- Dataset
- Objective
- Steps to Run the Notebooks
- Data Preprocessing
- Feature Detection
- BMI Prediction
- Gender Classification
- Distribution of Offences
- Authors
The dataset contains details of the inmates, including sex, weight, height, front face images, and side face images. It also contains the offences committed by each inmate.
To train models on the given dataset to do the following tasks -
-
Predict gender from the front face image of a person
-
Predict BMI from the front face image of a person
Additionally, plot the number of offences commited and their count.
- Clone the repository.
git clone https://github.com/PranaavPrasad/PRML_Project.git
cd PRML_Project
-
Download and place the dataset inside the repository.
-
Make a folder called
test_images
and place all pictures you want to make predictions on in this folder. Make sure the folder is inside the repository. -
To create the custom dataset (custom_dataset.pkl), run all cells in the notebook
custom_dataset.ipynb
. -
Run all cells in
bmi.ipynb
to predict BMI values. -
Run all cells in
gender.ipynb
to predict gender. -
Run all cells in
distribution.ipynb
to visualize the number of offences commited.
-
Reading gender of each inmate.
-
Calculating BMI of each inmate using the formulae
BMI = weight(kg) / height(m)^2
. -
Reading the front image and side image of the inmates only if the image exists.
-
The inmate is recorded only if the front and side image is available.
-
A limit of 4000 is kept on the number of males to match the number of females.
-
The images are resized to (512,512).
-
The images are converted to grayscale.
-
The images are flattened before storing it in the pickle file.

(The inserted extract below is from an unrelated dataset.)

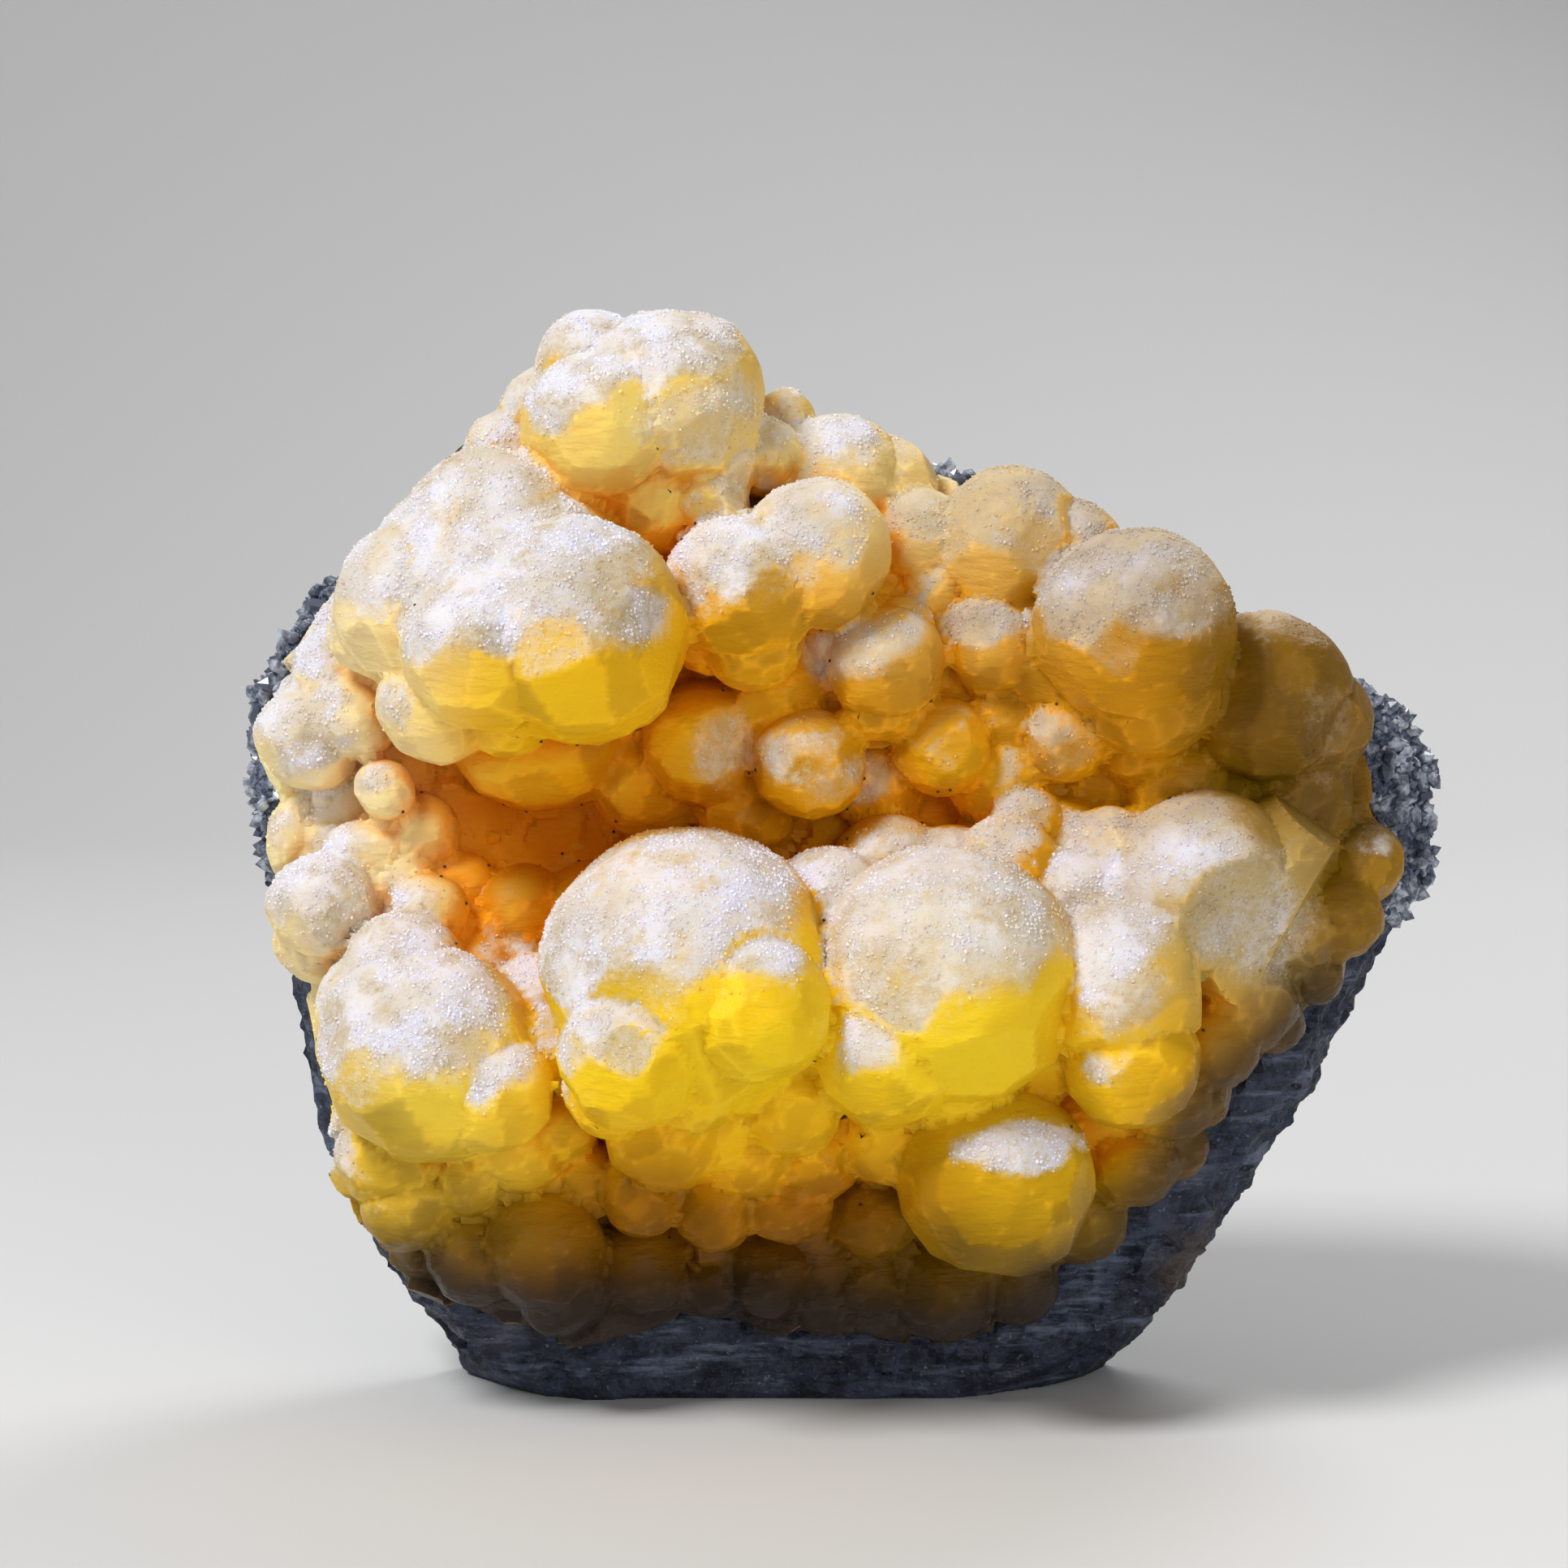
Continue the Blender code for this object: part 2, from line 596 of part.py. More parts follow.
def build():
    for leftover in list(bpy.data.objects):
        bpy.data.objects.remove(leftover)

    matrix = quartz_slab("quartz_matrix")
    crystals = [crystal(f"crystal_{i}", *row) for i, row in enumerate(CRYSTALS)]
    crust = crust_shape("fluorite_crust")
    clearances = [grown(made, f"clearance_{i}") for i, made in enumerate([matrix, *crystals])]
    foot = foot_block()
    for made in (matrix, crust, foot, *crystals, *clearances):
        stand(made)

    crystal_guides = as_guides("quartz crystals", crystals)
    clearance_guides = as_guides("room for the matrix", clearances)
    as_guides("foot cutter", [foot])
    boolean(matrix, "join crystals", "UNION", crystal_guides)
    boolean(matrix, "cut foot", "DIFFERENCE", foot)
    fused = crust.modifiers.new("grow together", "REMESH")
    fused.mode = "VOXEL"
    fused.voxel_size = FUSE_STEP * MM
    fused.use_smooth_shade = True
    coarser = crust.modifiers.new("keep the facets that count", "DECIMATE")
    coarser.ratio = CRUST_DETAIL
    boolean(crust, "clear matrix", "DIFFERENCE", clearance_guides)

    matrix.data.materials.append(material("quartz", QUARTZ_COLOUR, 0.55))
    crust.data.materials.append(material("fluorite", FLUORITE_COLOUR, 0.4))


build()
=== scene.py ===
"""The fine surface, materials, floor, light and camera of the spherical fluorite on quartz.

Four pieces dress the two solids: a fine skin for each, the grains that frost the crust, and
the small quartz crystals of the matrix's rim. Sizes are millimetres until finish_piece().
"""

import math
from itertools import product

import bmesh
import bpy
import numpy as np
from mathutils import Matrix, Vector, noise
from mathutils.bvhtree import BVHTree


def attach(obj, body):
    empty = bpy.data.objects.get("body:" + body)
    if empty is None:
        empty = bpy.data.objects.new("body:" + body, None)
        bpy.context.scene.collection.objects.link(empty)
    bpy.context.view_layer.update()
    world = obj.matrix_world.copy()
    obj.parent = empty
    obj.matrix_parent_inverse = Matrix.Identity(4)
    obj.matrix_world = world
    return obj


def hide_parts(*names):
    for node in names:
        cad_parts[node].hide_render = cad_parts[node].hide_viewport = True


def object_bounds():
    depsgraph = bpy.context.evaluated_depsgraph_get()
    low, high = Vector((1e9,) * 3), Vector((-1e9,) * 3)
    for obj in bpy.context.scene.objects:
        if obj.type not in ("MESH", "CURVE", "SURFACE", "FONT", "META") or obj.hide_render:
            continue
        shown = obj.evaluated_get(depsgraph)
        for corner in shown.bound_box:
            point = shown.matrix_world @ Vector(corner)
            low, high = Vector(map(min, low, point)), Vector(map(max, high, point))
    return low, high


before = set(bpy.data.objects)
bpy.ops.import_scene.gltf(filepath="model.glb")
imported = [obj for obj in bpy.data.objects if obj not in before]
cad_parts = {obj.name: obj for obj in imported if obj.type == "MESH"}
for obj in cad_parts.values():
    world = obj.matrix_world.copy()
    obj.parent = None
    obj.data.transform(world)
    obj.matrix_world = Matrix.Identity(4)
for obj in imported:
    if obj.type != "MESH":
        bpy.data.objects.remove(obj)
CAD_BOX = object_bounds()

MM = 0.001

# The spheres and outlines are given as they are seen by an eye straight in front, in
# millimetres: across from the middle, up from the foot, and how far out towards the eye.
EYE_DISTANCE = 362.0
EYE_ELEVATION = math.radians(5.0)
SINE, COSINE = math.sin(EYE_ELEVATION), math.cos(EYE_ELEVATION)
SIGHT_POINT = (-5.25, 56.9)  # across and up of the point that the eye looks at
STANDING_SHIFT = (-0.33, 2.55, 0.0)  # puts the middle of the whole over the origin
PICTURE_WIDTH = 144.9  # what the photograph shows across, at the sight plane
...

- The dataset is converted to a pickle file
custom_dataset.pkl
for further use.
It is implemented in both the notebooks, bmi.ipynb
and gender.ipynb
.
The 68 facial landmarks were used as features. The coordinates of the landmarks (x and y values) gives a total of 68 * 2 = 136 dimensions.
dlib
library is used to extract these features.
Principal Component Analysis (PCA) is performed on these 136 dimensions to reduce the number of dimensions to 23. This captures 99.9% of the variance.
Linear Regression model is used with a 80-20 train-test split. The model is evaluated on the following parameters -
-
MAE
-
MSE
-
R2
-
Pearson Coefficient
The model achieved a MAE score of 4.32.
Support vector machine (SVM) model is used with a 80-20 train-test split. The model is evaluated on the following parameters -
-
MAE
-
MSE
-
R2
-
Pearson Coefficient
The model achieved an accuracy of 87.43%.
A count of number of times an offence is committed is displayed. As there are a lot of offences, we have plotted the offences which make up 75% of the data for easier visualisation. Additionally, the count of all offences have also been plotted.